ROSE RAMBLER … 08.01.2015

Hello dear rose friends and welcome to the excitement of a whole brand new year – may you enjoy lots of pleasure in your garden with good health and loving throughout 2015.

We hosted my Rotary Club Christmas party here at the Rose Farm and had the most extraordinary fun doing a snail race … the snails were marked with little stickers and we had to remember which sticker was attached to the snail we ‘bought’.  The snails were placed in a bucket and first snail to reach the top was the winner – talk about laugh!  After a few races, we had to wake the snails up by putting some water in the bucket after which, they went like rockets!!!

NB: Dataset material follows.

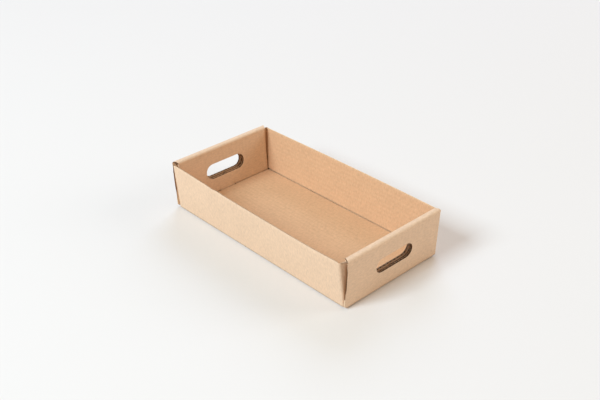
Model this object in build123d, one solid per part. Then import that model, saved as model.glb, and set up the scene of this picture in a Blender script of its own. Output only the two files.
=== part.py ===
from build123d import *
import os
from math import atan2, cos

# A tray box folded from one die-cut sheet of corrugated board, in millimetres, +Z up.
# The origin is the middle of the underside. X runs along the length, Y across it.
# Each side wall ends in two corner flaps. Each end panel rolls over its pair of flaps
# and drops a tab through a slot in the floor, which locks the tray without glue.

# Overall size
length = 402.0  # over the end panels, at the floor
width = 198.0  # over the side walls, at the floor
side_height = 81.0  # top edge of the side walls

# Board and folds
board = 3.6  # thickness of the corrugated board
fold_inside = 0.6  # radius on the inside of a crease
slip = 0.35  # air between two layers that lie face to face

# Spring-back: how far each wall leans out at its top edge
end_lean = 4.9
near_leans = (3.4, 6.6, 8.8, 9.9, 10.8, 9.2)  # -Y wall, at even stations towards +X
far_leans = (6.8, 7.6, 8.1, 8.0, 7.2, 5.7)  # +Y wall

# Rolled-over ends
roll_headroom = 1.4  # air over the side walls' height, inside the roll
foot_kick = 1.3  # how much thicker an end is at its foot than at its top
panel_overhang = 1.3  # outer panel's side edge, beyond the width at the floor
foot_step = 1.0  # how much further out the foot of the outer panel reaches
foot_step_height = 16.5
inner_side_gap = 4.2  # inner panel's side edge to the side wall, at the floor

# Corner cut-outs
corner_straight = 21.0  # stretch of a side wall next to a corner that doesn't bow
wall_relief = 6.0  # end of a side wall's bottom crease, in from the floor's outline
end_relief = 3.0  # end of an end panel's bottom crease, in from the floor's outline
end_relief_height = 2.0
end_relief_top = 5.0

# Corner flaps
flap_drop = 1.5  # flap's top edge, below the side wall's
flap_floor_gap = 1.5
flap_meeting_gap = 6.5  # between the free ends of two flaps
flap_meeting_y = -2.0

# Hand holes
hole_length = 78.0
hole_height = 25.3
hole_bottom = 31.2
back_hole_length = 82.0  # the larger hole through the flaps and the inner panel
back_hole_height = 27.4
back_hole_bottom = 30.2

# Lock
tab_width = 34.0
tab_clearance = 0.8  # slot beyond the tab, all round
tab_end_gap = 0.3  # tab's tip, above the underside
inner_foot_gap = 0.3  # rest of the inner panel, above the floor

# Places that follow from the sizes above
fold_outside = fold_inside + board
end_height = side_height + roll_headroom + board
half_length = length / 2
half_width = width / 2
end_slope = end_lean / end_height
end_board = board / cos(atan2(end_lean, end_height))  # end panel's thickness along X
roll_width = 3 * board + 2 * slip
foot_x = half_length - roll_width - foot_kick  # inner panel's face, at the floor's top
roll_x = half_length + end_lean - roll_width  # the same face, at the top of the roll
crease_start = fold_outside + board / 4  # beyond every bottom crease, from the outline
floor_half_x = half_length - crease_start
floor_half_y = half_width - crease_start
bow_half_x = half_length - corner_straight
corner_x = half_length - 2 * board - fold_outside - 2 * slip
flap_low = board + flap_floor_gap
flap_top = side_height - flap_drop
between_panels = half_length - board - slip / 2  # a plane inside the gap for the flaps
inner_half_y = half_width - board - inner_side_gap
big = length + width  # longer than anything that it has to cut


def strip(face_line):
    """The board's section, left of the line that one of its faces follows."""
    return make_face(offset(face_line, amount=board, side=Side.LEFT))


def block(x_range, y_range, z_range):
    """A box from its lowest and highest place along each axis."""
    ranges = (x_range, y_range, z_range)
    middle = [(low + high) / 2 for low, high in ranges]
    return Pos(*middle) * Box(*[high - low for low, high in ranges])


def wall_section(x, lean):
    """A side wall's section on the -Y side, from its top edge to the floor's edge."""
    face_line = FilletPolyline(
        (-half_width - lean, side_height),
        (-half_width, 0),
        (-floor_half_y, 0),
        radius=fold_outside,
    )
    return Plane.YZ.offset(x) * strip(face_line)


def bowed_wall(leans):
    """A side wall's long middle stretch, which bows from station to station."""
    spans = len(leans) - 1
    stations = [bow_half_x * (2 * i / spans - 1) for i in range(len(leans))]
    return loft([wall_section(x, lean) for x, lean in zip(stations, leans)])


def wall_end(lean):
    """A side wall's straight stretch at the +X end, up to the corner's crease."""
    stop = half_length - wall_relief
    stretch = extrude(wall_section(bow_half_x, lean), stop - bow_half_x, dir=(1, 0, 0))
    return stretch - block((corner_x, big), (-big, big), (flap_low, big))


def corner_section(z, lean, free_end):
    """Plan of the corner's crease and its flap at one height, at -Y and +X."""
    wall_out = -half_width - lean * z / side_height
    wall_in = wall_out + board / cos(atan2(lean, side_height))
    flap_out = half_length - end_board - slip + end_slope * z
    flap_in = flap_out - end_board
    outside = FilletPolyline(
        (corner_x, wall_out), (flap_out, wall_out), (flap_out, free_end), radius=fold_outside
    )
    inside = FilletPolyline(
        (corner_x, wall_in), (flap_in, wall_in), (flap_in, free_end), radius=fold_inside
    )
    ends = [Line(outside @ 0, inside @ 0), Line(outside @ 1, inside @ 1)]
    return Pos(0, 0, z) * make_face([outside, inside, *ends])


def corner(lean, free_end):
    """The crease and the flap at the -Y, +X corner, with the wall's last stretch."""
    levels = (flap_low, flap_top)
    flap = loft([corner_section(z, lean, free_end) for z in levels], ruled=True)
    return wall_end(lean) + (flap - back_hole())


def side_wall(leans, meeting_y):
    """A whole side wall on the -Y side, with its flap at each end."""
    free_end = meeting_y - flap_meeting_gap / 2
    left_end = mirror(corner(leans[0], free_end), about=Plane.YZ)
    return bowed_wall(leans) + corner(leans[-1], free_end) + left_end


def stadium(wide, high, bottom, from_x):
    """A hand hole's cutter, from one place along X outwards through the +X end."""
    outline = Plane.YZ.offset(from_x) * Pos(0, bottom + high / 2) * SlotOverall(wide, high)
    return extrude(outline, big, dir=(1, 0, 0))


def back_hole():
    """The larger hole's cutter, for the flaps and the inner panel."""
    start = foot_x - board
    return stadium(back_hole_length, back_hole_height, back_hole_bottom, start)


def outer_panel_region():
    """Where the outer end panel has board: its outline seen from the end."""
    side = half_width + panel_overhang
    foot = side + foot_step
    crease = half_width - end_relief
    half_outline = [
        (crease, 0),
        (crease, end_relief_height),
        (foot, end_relief_top),
        (foot, foot_step_height),
        (side, foot_step_height + foot_step),
        (side, side_height),
    ]
    other_half = [(-y, z) for y, z in reversed(half_outline)]
    outline = Plane.YZ.offset(between_panels) * Polyline(half_outline + other_half, close=True)
    return extrude(make_face(outline), big, dir=(1, 0, 0))


def roll_region():
    """Where the roll has board: its ends taper from the outer to the inner panel."""
    outer_y = half_width + panel_overhang
    outer_x = half_length + end_lean
    outline = Polyline(
        (outer_x, -outer_y), (outer_x, outer_y), (roll_x, inner_half_y), (roll_x, -inner_half_y),
        close=True,
    )
    return Pos(0, 0, side_height) * extrude(make_face(outline), big)


def inner_panel_region():
    """Where the inner end panel has board, with its tab down through the floor's slot."""
    low_x, high_x = foot_x - board, between_panels
    foot = board + inner_foot_gap
    panel = block((low_x, high_x), (-inner_half_y, inner_half_y), (foot, side_height))
    tab = block((low_x, high_x), (-tab_width / 2, tab_width / 2), (tab_end_gap, foot))
    return panel + tab


def slots():
    """The two slots in the floor that the tabs lock into."""
    x_range = (foot_x - tab_clearance, foot_x + end_board + tab_clearance)
    half = tab_width / 2 + tab_clearance
    slot = block(x_range, (-half, half), (-board, 2 * board))
    return slot + mirror(slot, about=Plane.YZ)


def end_sheet():
    """The +X end before its outline is cut: outer panel, roll, inner panel and tab."""
    tab_tip_x = foot_x - (roll_x - foot_x) * board / (end_height - board)
    face_line = FilletPolyline(
        (floor_half_x, 0),
        (half_length, 0),
        (half_length + end_lean, end_height),
        (roll_x, end_height),
        (tab_tip_x, 0),
        radius=fold_outside,
    )
    return extrude(Plane.XZ * strip(face_line), big, both=True)


def end_panels():
    """The +X end with every outline cut: crease reliefs, tapered roll, tab and holes."""
    sheet = end_sheet()
    outer_panel = sheet & outer_panel_region()
    roll = sheet & roll_region()
    inner_panel = sheet & inner_panel_region()
    outer_hole = stadium(hole_length, hole_height, hole_bottom, between_panels)
    return outer_panel - outer_hole + roll + (inner_panel - back_hole())


def tray():
    """The folded sheet as one solid."""
    floor = block((-floor_half_x, floor_half_x), (-floor_half_y, floor_half_y), (0, board))
    near_wall = side_wall(near_leans, flap_meeting_y)
    far_wall = mirror(side_wall(far_leans, -flap_meeting_y), about=Plane.XZ)
    right_end = end_panels()
    left_end = mirror(right_end, about=Plane.YZ)
    return floor - slots() + near_wall + far_wall + right_end + left_end


os.makedirs("parts", exist_ok=True)
export_step(tray(), "parts/tray.step")
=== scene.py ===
"""A tray box folded from one sheet of corrugated board, laid out as an add-on.

The sheet is cut flat, its three papers are waved and thickened, and then it is folded.
"""
from math import atan2, cos, pi, radians, sin, tan

import bmesh
import bpy
import numpy as np
from mathutils import Matrix, Vector
from mathutils.geometry import delaunay_2d_cdt


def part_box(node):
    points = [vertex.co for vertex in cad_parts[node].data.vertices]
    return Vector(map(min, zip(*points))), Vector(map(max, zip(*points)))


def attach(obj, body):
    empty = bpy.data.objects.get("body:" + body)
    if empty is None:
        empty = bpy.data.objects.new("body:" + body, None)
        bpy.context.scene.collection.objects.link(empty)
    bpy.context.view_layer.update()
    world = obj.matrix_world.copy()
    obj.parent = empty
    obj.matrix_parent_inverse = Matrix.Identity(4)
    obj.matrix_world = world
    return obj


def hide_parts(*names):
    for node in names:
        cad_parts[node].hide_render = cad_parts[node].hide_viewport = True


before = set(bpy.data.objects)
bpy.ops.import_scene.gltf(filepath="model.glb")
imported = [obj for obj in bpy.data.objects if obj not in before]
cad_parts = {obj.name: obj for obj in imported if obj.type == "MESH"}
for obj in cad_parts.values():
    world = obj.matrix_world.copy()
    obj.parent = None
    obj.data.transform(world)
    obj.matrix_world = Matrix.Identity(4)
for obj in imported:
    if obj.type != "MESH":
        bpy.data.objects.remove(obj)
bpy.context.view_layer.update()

bl_info = {
    "name": "Corrugated Tray Box",
    "version": (1, 0, 0),
    "blender": (4, 5, 0),
    "location": "View3D > Sidebar > Tray Box",
    "description": "Builds a folded corrugated tray box with rolled-over ends and hand holes",
    "category": "Add Mesh",
}

MM = 0.001
CAD_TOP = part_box("tray")[1][2]
WELD = 0.01 * MM  # places closer than this are one place
FLOOR, NEAR_WALL, FAR_WALL, FLAPS, ENDS = range(5)  # areas of the sheet


# Settings that a user would change -----------------------------------------------------


def metres(name, description, default):
    """A length in metres."""
    return bpy.props.FloatProperty(
        name=name, description=description, default=default, unit="LENGTH", precision=5
    )


def share(name, description, default):
    """A part of a whole, from 0 to 1."""
    return bpy.props.FloatProperty(
        name=name, description=description, default=default, min=0, max=1, subtype="FACTOR"
    )


def shade(name, description, hex_value):
    """An sRGB colour, kept as linear light."""
    return bpy.props.FloatVectorProperty(
        name=name, description=description, default=linear(hex_value), subtype="COLOR", size=3
    )


def linear(hex_value):
    """Linear red, green and blue of an sRGB hex colour."""
    parts = [int(hex_value[i : i + 2], 16) / 255 for i in (0, 2, 4)]
    return tuple(c / 12.92 if c <= 0.04045 else ((c + 0.055) / 1.055) ** 2.4 for c in parts)


class TrayBoard(bpy.types.PropertyGroup):
    """The corrugated board that the tray is cut from."""

    thickness: metres("Board", "Thickness over both liners", 3.6 * MM)
    liner: metres("Liner", "Thickness of each outer paper", 0.3 * MM)
    medium: metres("Fluting paper", "Thickness of the waved paper", 0.28 * MM)
    pitch: metres("Flute pitch", "From one flute to the next", 7.6 * MM)
    washboard: metres("Washboard", "How far a liner sinks between two flutes", 0.14 * MM)
    crush: share("Crease crush", "How much of the board a crease presses flat", 0.6)
    pinch: share("Pressed cut", "Board left where the die cuts along the flutes", 0.45)


class TraySizes(bpy.types.PropertyGroup):
    """The folded tray."""

    length: metres("Length", "Over the end panels, at the floor", 402 * MM)
    width: metres("Width", "Over the side walls, at the floor", 198 * MM)
    end_height: metres("End height", "Top of the rolled-over ends", CAD_TOP)
    side_height: metres("Side height", "Top edge of the side walls", 81 * MM)
    fold: metres("Fold radius", "Radius on the outside of a crease", 4.2 * MM)
    slip: metres("Slip", "Air between layers that lie face to face", 0.35 * MM)
    end_lean: metres("End lean", "How far an end leans out at its top", 4.9 * MM)
    foot_kick: metres("Foot kick", "Extra thickness of an end at its foot", 1.3 * MM)
    hole_length: metres("Hand hole length", "Hole in the outer end panel", 78 * MM)
    hole_height: metres("Hand hole height", "Hole in the outer end panel", 25.3 * MM)
    hole_bottom: metres("Hand hole bottom", "Above the underside", 31.2 * MM)
    back_length: metres("Back hole length", "Hole in the flaps and inner panel", 82 * MM)
    back_height: metres("Back hole height", "Hole in the flaps and inner panel", 27.4 * MM)
    back_bottom: metres("Back hole bottom", "Above the underside", 30.2 * MM)
    tab_width: metres("Tab width", "Locking tab of the inner end panel", 34 * MM)
    tab_play: metres("Tab play", "Slot beyond the tab", 0.8 * MM)


# How far each side wall leans out at its top, in mm, at even stations towards +X
NEAR_LEANS = (3.4, 6.6, 8.8, 9.9, 10.8, 9.2)
FAR_LEANS = (6.8, 7.6, 8.1, 8.0, 7.2, 5.7)
USUAL_LEAN = 7.5


class TrayLooks(bpy.types.PropertyGroup):
    """Colours of the papers and of the studio floor."""

    outside: shade("Outer liner", "Kraft liner on the outside", "DFC0A3")
    inside: shade("Inner liner", "Kraft liner on the inside", "D9B08A")
    medium: shade("Fluting", "Recycled paper of the flutes", "80583A")
    edge: shade("Cut edge", "Where the die cut the papers", "E6CAAB")
    ground: shade("Studio floor", "Matt pale floor under the tray", "E5E1DE")


# The folded shape ----------------------------------------------------------------------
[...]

I shared this fun with a friend in Queensland and she told me they put frogs in a circle and the first frog out of the circle is the winner … we have lots of frogs in our garden because we don’t use lethal chemical weedicides/pesticides and when our grandchildren visit, it’s the first thing they do … find frogs and make a ‘habitat’ (container with grass, sand, sticks, etc.) add a skink (lizard), and other bugs.  We’ll be doing races with frogs next!

This is the type of thing kids should be doing and I’m sharing these ideas so that you can enjoy time with your kids and grandkids over the holidays.  Make sure you have fun with them in your eco-friendly garden!


I know Christmas is over but this is funny and worth sharing:

Q.  What do you get if you cross Santa Claus with a duck?  A.  A Christmas quacker!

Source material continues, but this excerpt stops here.